O Tribunal Constitucional chumbou a regra do anonimato de dadores da Lei da Procriação Medicamente Assistida, em nome do direito dos filhos a conhecerem as suas origens.
O acórdão do Tribunal Constitucional (TC) surgiu após um pedido de fiscalização da constitucionalidade de alguns aspetos da Lei da Procriação Medicamente Assistida (PMA), formulado por um grupo de deputados à Assembleia da República.
Segundo o Público, nem todos os juízes do TC concordaram com o fim do sigilo que protegia os dadores anónimos de esperma, ovócitos ou embriões e que, caso se mantivesse, seria também aplicada à gestação de substituição. Ainda assim, o desaparecimento desta regra prevaleceu no acórdão que chumbou algumas normas da lei da gestação de substituição aprovada em 2016.
O fim do sigilo dos dadores e da identidade das gestantes de substituição foi decidido em nome do direito dos filhos a conhecerem as suas origens “enquanto elemento fundamental da construção da identidade“.
Isto aplica-se a dadores portugueses e de países onde também não existe anonimato, mas não a dadores de países onde vigore o direito à confidencialidade, como Espanha.
O acórdão determina “que mal se compreende, hoje”, que a regra continue a ser o anonimato por esta “constituir uma afetação indubitavelmente gravosa dos direitos à identidade pessoal e ao desenvolvimento da personalidade”.
Além disso, qualifica de “desnecessária tal opção“, mesmo no que respeita à salvaguarda do “direito a constituir família” e do “direito à intimidade da vida privada e familiar”. Para proteger tais direitos, o TC admite “o anonimato dos dadores e da gestante de substituição apenas e só quando haja razões ponderosas para tal“.

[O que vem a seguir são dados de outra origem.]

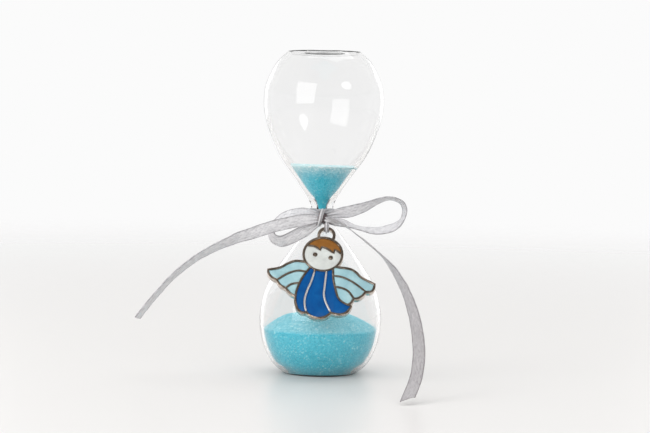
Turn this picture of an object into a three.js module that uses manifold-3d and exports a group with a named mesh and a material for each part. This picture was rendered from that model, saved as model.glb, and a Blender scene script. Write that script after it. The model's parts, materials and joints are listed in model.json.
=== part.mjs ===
import * as THREE from 'three';
import { mergeVertices } from 'three/addons/utils/BufferGeometryUtils.js';
import Module from 'manifold-3d';

// A small blown-glass hourglass with a ribbon bow and an enamelled charm on its waist.
// Millimetres. +Z is up, the origin is the middle of the flat base, and the front faces -Y.

const height = 80;
const bulbWall = 0.85;
const extraWaistWall = 0.95;
const waistHeight = 40.7;
const waistSpread = 2.6;
const fillHoleRadius = 5.2;
const sealRadius = 4.9;
const clearance = 0.3;

const upperSandTop = 51.7;
const upperSandTip = 40.9;
const lowerSandRim = 11;
const lowerSandPeak = 15.3;

const ribbonWidth = 3;
const ribbonThickness = 0.4;
const wrapRadius = 3.3;
const wrapBottom = 38;
const knotCentre = [0.4, -5.4, 38.9];
const knotHalfSize = [1.3, 1.5, 1.6];

const charmLean = THREE.MathUtils.degToRad(27);
const ringCentre = [1.2, -8.2, 34.6];
const plateThickness = 1.8;
const pocketDepth = 0.5;
const lineWidth = 0.4;
const rimWidth = 0.32;
const enamelGap = 0.08;
const ringRadius = 1.9;
const ringWidth = 0.7;
const ringThickness = 1.0;
const strandRadius = 1.0;
const strandThickness = 0.3;
const strandWidthFactor = 2;

const headCentre = [-0.8, -5.2];
const headHalfSize = [4.7, 4.35];
const eyeCentres = [[-2.7, -5.3], [1.1, -6.1]];
const eyeRadius = 0.5;
const outlineStep = 0.6;

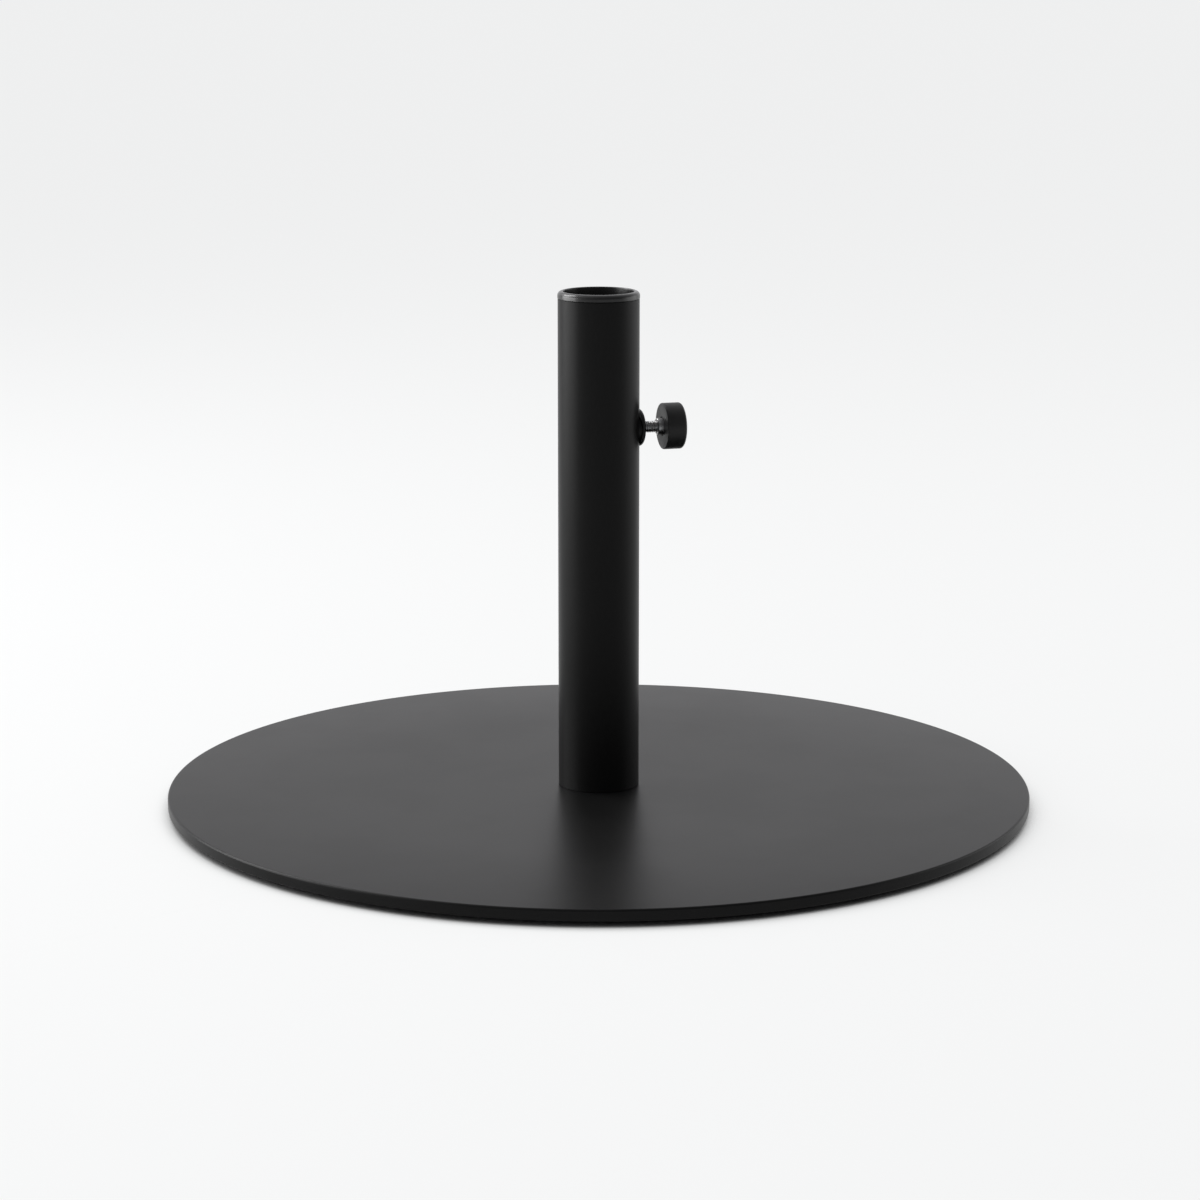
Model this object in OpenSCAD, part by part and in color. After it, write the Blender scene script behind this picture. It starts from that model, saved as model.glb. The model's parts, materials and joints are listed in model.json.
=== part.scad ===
// Base for a patio parasol: a round steel plate on rubber pads, an upright tube screwed to it
// from below, a moulded collar in the tube's mouth and a thumbscrew that clamps the pole.
// Units are millimetres. The floor is z = 0 and the tube stands on the z axis.

/* [Base plate] */
// Diameter of the plate
plate_d = 600; // [420:10:800]
// Thickness of the plate
plate_t = 8; // [6.5:0.5:14]
// Radius of the plate's rim, top and bottom
plate_edge_r = 1.5; // [0.5:0.1:3]

/* [Foot pads] */
// Height of a foot pad, which is the gap under the plate
foot_h = 4; // [2:0.5:10]
// Diameter of a foot pad
foot_d = 25; // [15:1:40]
// Number of foot pads
foot_count = 6; // [3:1:8]
// Distance from the plate's rim in to a foot pad's middle
foot_inset = 30; // [25:1:80]
// Radius of a foot pad's lower edge
foot_edge_r = 1; // [0.3:0.1:1.8]

/* [Pole socket] */
// Diameter of the parasol's pole
pole_d = 48; // [38:1:60]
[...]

Rafael Vale e Reis, professor de Direito de Coimbra, explica ao jornal que a posição do TC é “revolucionária”. “Tudo se passa como se não existisse a norma do anonimato dos dadores, como se fosse inválida a partir do momento em que foi aprovada desde 2006. O TC podia ter limitado os efeitos dizendo que o fim do anonimato vigorava só a partir de agora. Não o tendo feito, é como se o anonimato” nunca tivesse existido.
“A solução do TC não é para transformar estas pessoas – dadores ou gestantes de substituição – em mães e pais do ponto de visto jurídico. É apenas para os filhos terem hipótese de as conhecerem“, explica.

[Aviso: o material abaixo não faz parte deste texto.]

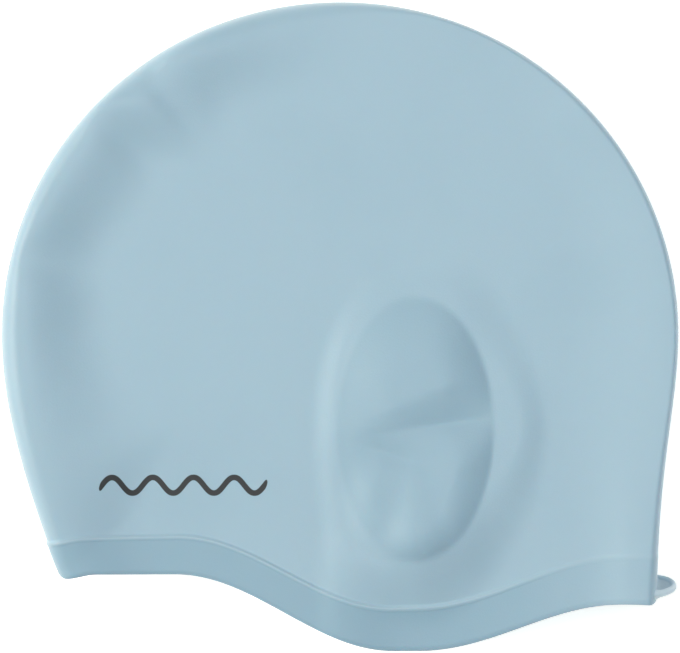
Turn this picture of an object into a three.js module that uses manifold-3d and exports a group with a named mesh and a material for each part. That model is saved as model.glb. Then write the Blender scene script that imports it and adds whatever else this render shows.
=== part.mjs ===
// A moulded silicone swim cap with ear pockets, lying on its side, in millimetres with +Z up.
// The cap is one piece: a folded crown, a pocket for each ear, a thicker rim band and a pull tab.
// It is worked out in its own folded plane: across (x) runs to the back of the head, up (y) runs to
// the crown, and out (z) leaves the plane. The near wall has out above 0 and faces up as it lies.
import * as THREE from "three";
import { mergeVertices } from "three/addons/utils/BufferGeometryUtils.js";
import Module from "manifold-3d";

// The outline of the folded crown: half an ellipse, and below it two sides that flare to the rim.
const CENTRE_UP = 105;
const HALF_LENGTH = 112.5;
const HALF_HEIGHT = 110.5;
const FRONT_SIDE = { corner: THREE.MathUtils.degToRad(131.1), flare: 10.8 };
const BACK_SIDE = { corner: THREE.MathUtils.degToRad(130.5), flare: 25.7 };
const FLARE_POWER = 3;

// The rim dips round the ears: its height in front, behind and at the lowest point of the lobe.
const RIM_FRONT_UP = 25.5;
const RIM_BACK_UP = 15.6;
const LOBE = { startsAt: -55, lowFrom: 18, lowTo: 26, endsAt: 94 };
const WAVE_FADES_BY = 0.5;
const WAVE_END_SHARE = 0.06;

// Silicone walls, and the band along the rim, which stands proud of the crown.
const WALL = 1;
const BAND_PROUD = 0.4;
const BAND_ENDS_AT = 0.042;

// Half the thickness of the folded cap, and how its walls round over and fall at the fold.
const MIDDLE_OUT = 10;
const ROUND_POWER = 1 / 4;
const ROUND_SHAPE = 3;
const FALL_SKEW = 0.8;
const ON_WALL_FROM = 9;

// The loop of the fold by the angle from the top, negative to the front: how far in the edge rounds
// over, where the fall from its crest ends, and how high the crest stands over the flat middle.
const LOOP_COLUMNS = ["angle", "edge", "foot", "height"];
const NEAR_LOOP = table(
  LOOP_COLUMNS,
  [-131, 8, 38, 3.2],
  [-120, 8.5, 54, 4.6],
  [-108, 8, 46, 5.2],
  [-92, 8, 37, 5.2],
  [-82, 7, 36, 5.4],
  [-76, 5, 33, 4.4],
  [-71, 5.5, 32, 5.2],
  [-60, 7, 35, 5],
  [-52, 6.5, 34, 4.8],
  [-48, 4, 31, 4.6],
  [-44, 5.5, 34, 5],
  [-40, 9.5, 39, 4.5],
  [-36, 8.5, 38, 3.4],
  [-32, 6.5, 36, 4],
  [-28, 6, 32, 4],
  [-20, 8, 31, 2.8],
  [-12, 9, 32, 1.7],
  [0, 6, 28, 0.4],
  [12, 2.6, 24, 0.3],
  [40, 2.4, 24, 0.4],
  [48, 2.6, 24, 1.4],
  [56, 2.4, 26, 1.4],
  [76, 2.4, 34, 3.2],
  [110, 2.4, 38, 3.4],
  [120, 3.2, 37, 3.2],
  [131, 5, 36, 3],
);
const FAR_LOOP = table(
  LOOP_COLUMNS,
  [-131, 8, 28, 2.6],
  [-110, 8, 38, 4.4],
  [-50, 8, 36, 4.4],
  [0, 4, 28, 1],
  [60, 2.6, 28, 1],
  [131, 3.2, 32, 1.6],
);

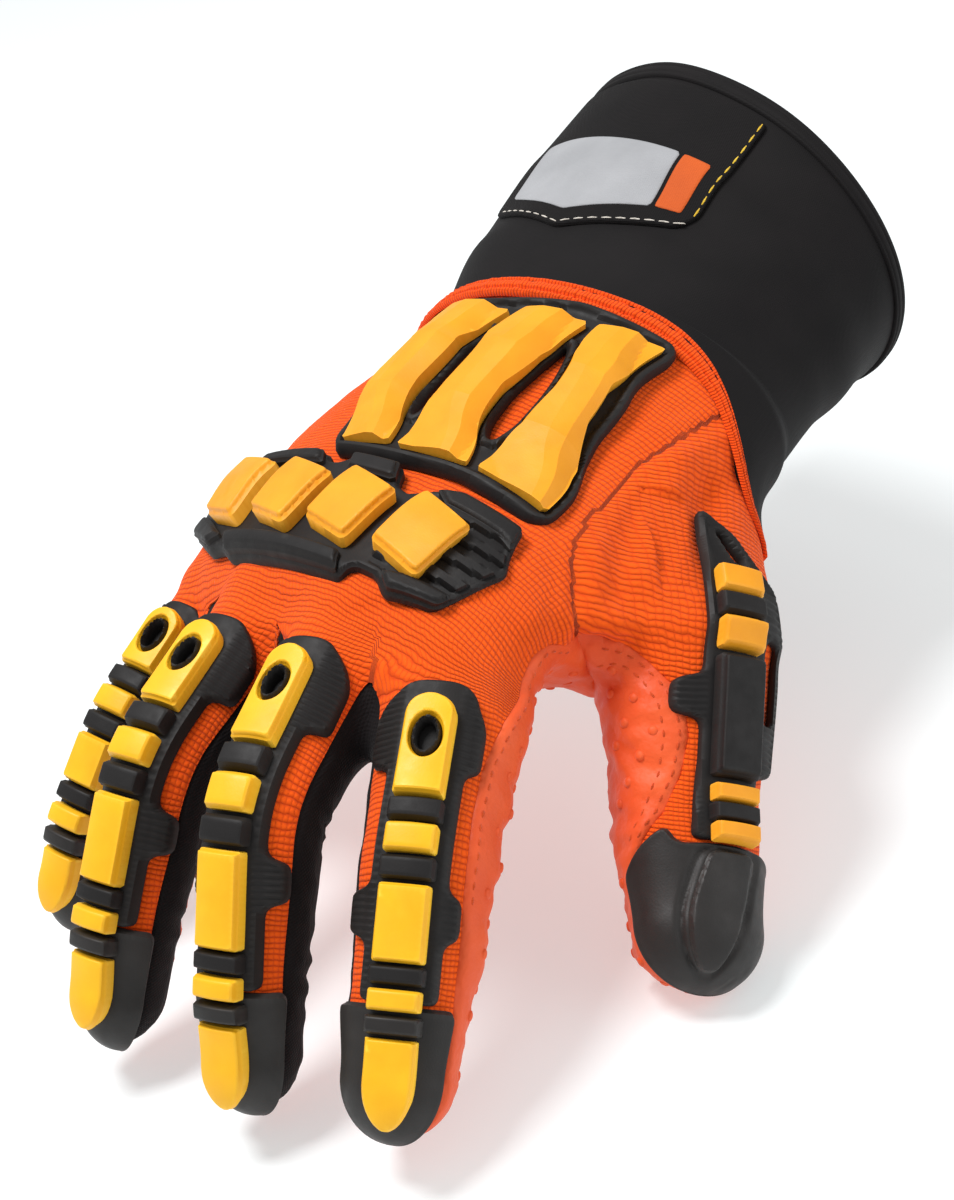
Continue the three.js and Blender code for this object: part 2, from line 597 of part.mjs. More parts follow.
// The guards down the fingers
const WINGS = { index: [10.5, 12.6], middle: [12.4, 12.4], ring: [12.4, 12.4], little: [12.4, 12.4] };
const SPINE = 7.4;
const HALF_PAD = 4.8;
const clearance = hand(GAP, palmRows, PALM_SIDES, DIGIT_SIDES);
const CAP_TURNS = {
  index: [-66, 56], middle: [-66, 66], ring: [-66, 66], little: [-66, 66], thumb: [-90, 100],
};
const capAngles = (name) => {
  const [from, to] = CAP_TURNS[name];
  return [...Array(9).keys()].map((i) => rad(from + (to - from) * i / 8));
};
const OVER_DIGIT = { edge: 7.4, grain: 0.5 };
const BAND_OVERHANG = 0.3;
const band = (place, at, half, low, high, off = 0) => {
  const wide = HALF_PAD + BAND_OVERHANG;
  const outline = strip([[at - half, wide + off, wide - off], [at + half, wide + off, wide - off]]);
  return patch(place, outline, low, high, { narrow: 0.92, edge: 7 });
};
for (const name of ['index', 'middle', 'ring', 'little']) {
  const d = digits[name];
  const place = onDigit(d);
  const [, second, last] = d.joints;
  const size = d.bones[0] / 46;
  const slim = name === 'little' ? 0.85 : 1;
  const start = 15.5 * size;
  const [right, left] = WINGS[name];
  const rows = [[start, 4.5, 4.5], [start + 2, 7.5, 7.5], [start + 4.5, right - 2, left - 2],
    [start + 8, right, left], [second - 14, right, left], [second - 12.5, SPINE, SPINE],
    [second + 7, SPINE, SPINE], [second + 8.5, right, left], [second + 15.5, right, left],
    [second + 17, SPINE, SPINE], [last + 0.6, SPINE, SPINE]].map(([s, a, b]) => [s, a * slim, b * slim]);
  const base = unite([
    patch(place, strip(rows), SEAT, BASE_TOP, OVER_DIGIT),
    ...[second - 4.2, second + 4.2, last - 4.2].map((s) => band(place, s, 1.6, BASE_TOP - 0.5, BAND_TOP)),
  ]);
  addNode(`${name}_guard`, base.subtract(clearance), blackRubber);
  const pad = (outline, holes = []) => (
    patch(place, outline, PAD_LOW, PAD_TOP, { holes, narrow: 0.9, edge: 7, grain: 0.4 }));
  const padStart = 19.6 * size;
  const hole = ellipse(0, padStart + 8.8 * size, 2.9, 4.3);
  addNode(`${name}_knuckle_pad`, pad(roundedStrip(padStart, second - 7, HALF_PAD, true, false), [hole]),
    yellowRubber);
  addNode(`${name}_middle_band`, band(place, second, 1.9, PAD_LOW, PAD_TOP), yellowRubber);
  const middlePad = pad(strip([[second + 7.2, HALF_PAD], [last - 6.6, HALF_PAD]]));
  addNode(`${name}_middle_pad`, middlePad, yellowRubber);
  const capFrom = last + 1.1;
  const capTop = GAP + CAP_WALL;
  const capShell = sheetSolid(d, digitStations(d, capFrom, d.tip), capAngles(name), GAP, capTop);
  const capBand = band(place, last + 4.6, 1.6, capTop - 0.5, BAND_TOP);
  addNode(`${name}_tip_cap`, capShell.add(capBand), greyRubber);
  addNode(`${name}_last_band`, band(place, last + 0.2, 1.8, PAD_LOW, PAD_TOP), yellowRubber);
  const tipOutline = roundedStrip(last + 7, last + 19 * size ** 0.5, HALF_PAD - 0.2, false, true);
  const tipPad = patch(place, tipOutline, capTop + 0.6, PAD_TOP - 1, { narrow: 0.84, edge: 6 });
  addNode(`${name}_tip_pad`, tipPad, yellowRubber);
}

// The guard down the thumb, whose raised bands lie THUMB_LINE to the right of its middle
const THUMB_LINE = 2;
{
  const d = digits.thumb;
  const place = onDigit(d);
  const rows = [[-20, 1, 1], [-16, 3, 3], [-9, 8.5, 4.4], [-6.5, 16, 4.4], [9.5, 16, 4.6], [11, 16, 11],
    [17.5, 16, 11], [19, 16, 4.8], [27.5, 16, 4.8], [29, 8.5, 5], [45, 8, 6]];
  const sideWindow = [[9.6, 2], [13.4, 2.5], [13.4, 17.5], [9.6, 18]];
  const slot = ellipse(1.2, -12.6, 1.7, 3.6);
  const low = BASE_TOP - 0.5;
  const ridgeOutline = strip([[6.5, 7, 3], [30.5, 7, 3]]);
  const ridge = patch(place, ridgeOutline, low, PAD_TOP + 0.6, { narrow: 0.76, edge: 7, grain: 0.4 });
  addNode('thumb_guard', unite([
    patch(place, strip(rows), SEAT, BASE_TOP, { ...OVER_DIGIT, holes: [slot, sideWindow] }),
    band(place, -0.8, 1.5, low, BAND_TOP, THUMB_LINE),
    band(place, 39.2, 2.2, low, BAND_TOP, THUMB_LINE),
    ridge,
  ]).subtract(clearance), blackRubber);
  [-4.6, 3.2, 34.4, 44].forEach((s, i) => {
    addNode(`thumb_band_${i + 1}`, band(place, s, 2, PAD_LOW, PAD_TOP, THUMB_LINE), yellowRubber);
  });
  const capFrom = 45.6;
  const capTop = GAP + CAP_WALL;
  const padOutline = strip([[47.8, 6, 3.4], [59, 2.2, 8], [63.7, -0.3, 8.2], [65.8, -2.4, 6]]);
  const pad = patch(place, padOutline, capTop - 0.5, capTop + 1.1, { narrow: 0.8 });
  const capShell = sheetSolid(d, digitStations(d, capFrom, d.tip), capAngles('thumb'), GAP + 0.3, capTop + 0.2);
  addNode('thumb_tip_cap', capShell.add(pad), greyRubber);
}

export default glove;
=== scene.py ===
"""Impact glove for a right hand: fabric, leather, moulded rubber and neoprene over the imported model."""
import math

import bpy
import bmesh
import numpy as np
from mathutils import Matrix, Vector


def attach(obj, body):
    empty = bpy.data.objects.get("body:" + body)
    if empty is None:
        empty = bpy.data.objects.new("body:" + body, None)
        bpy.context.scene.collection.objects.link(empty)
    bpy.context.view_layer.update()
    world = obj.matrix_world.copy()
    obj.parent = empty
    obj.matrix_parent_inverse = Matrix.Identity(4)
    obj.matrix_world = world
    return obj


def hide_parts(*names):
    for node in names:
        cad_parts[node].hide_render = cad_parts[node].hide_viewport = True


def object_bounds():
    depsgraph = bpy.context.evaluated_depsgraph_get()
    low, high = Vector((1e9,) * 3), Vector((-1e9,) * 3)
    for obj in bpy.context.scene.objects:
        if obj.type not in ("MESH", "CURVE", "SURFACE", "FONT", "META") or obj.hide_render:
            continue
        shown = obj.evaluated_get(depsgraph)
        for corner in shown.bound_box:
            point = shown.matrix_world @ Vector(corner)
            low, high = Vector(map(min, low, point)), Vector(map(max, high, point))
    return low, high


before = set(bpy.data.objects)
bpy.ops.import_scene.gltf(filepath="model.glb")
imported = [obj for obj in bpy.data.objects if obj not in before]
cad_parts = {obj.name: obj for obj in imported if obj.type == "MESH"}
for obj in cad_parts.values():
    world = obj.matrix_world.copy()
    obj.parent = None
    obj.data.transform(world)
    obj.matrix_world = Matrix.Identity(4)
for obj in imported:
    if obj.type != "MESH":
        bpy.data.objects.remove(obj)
cad_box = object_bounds()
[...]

O jornal acrescenta ainda que o jurista prevê que uma nova regulamentação da lei venha estabelecer a idade a partir da qual uma pessoa está habilitada a solicitar informação sobre “quem é o dador do material biológico a partir do qual foi gerado”.
Em fevereiro de 2017, PSD e CDS-PP anunciaram o pedido de fiscalização sucessiva da constitucionalidade da procriação medicamente assistida, por considerarem que estavam em causa os direitos à identidade pessoal e genética, entre outros princípios fundamentais.
No caso do acesso à procriação medicamente assistida por parte de todas as mulheres – independentemente de condição médica de infertilidade, do estado civil ou orientação sexual – foi questionada a conformidade à Constituição da República Portuguesa de se estabelecer “como regra o anonimato dos dadores e como exceção a possibilidade de conhecimento da sua identidade”.
Sobre o direito ao conhecimento da identidade genética, os deputados-subscritores do pedido de fiscalização entendiam que, por força da lei da adoção, era “também violado o princípio da igualdade perante a lei, porquanto só uma parte da população portuguesa – a que não nasça por recurso a técnicas de PMA – tem direito ao conhecimento da sua identidade genética”.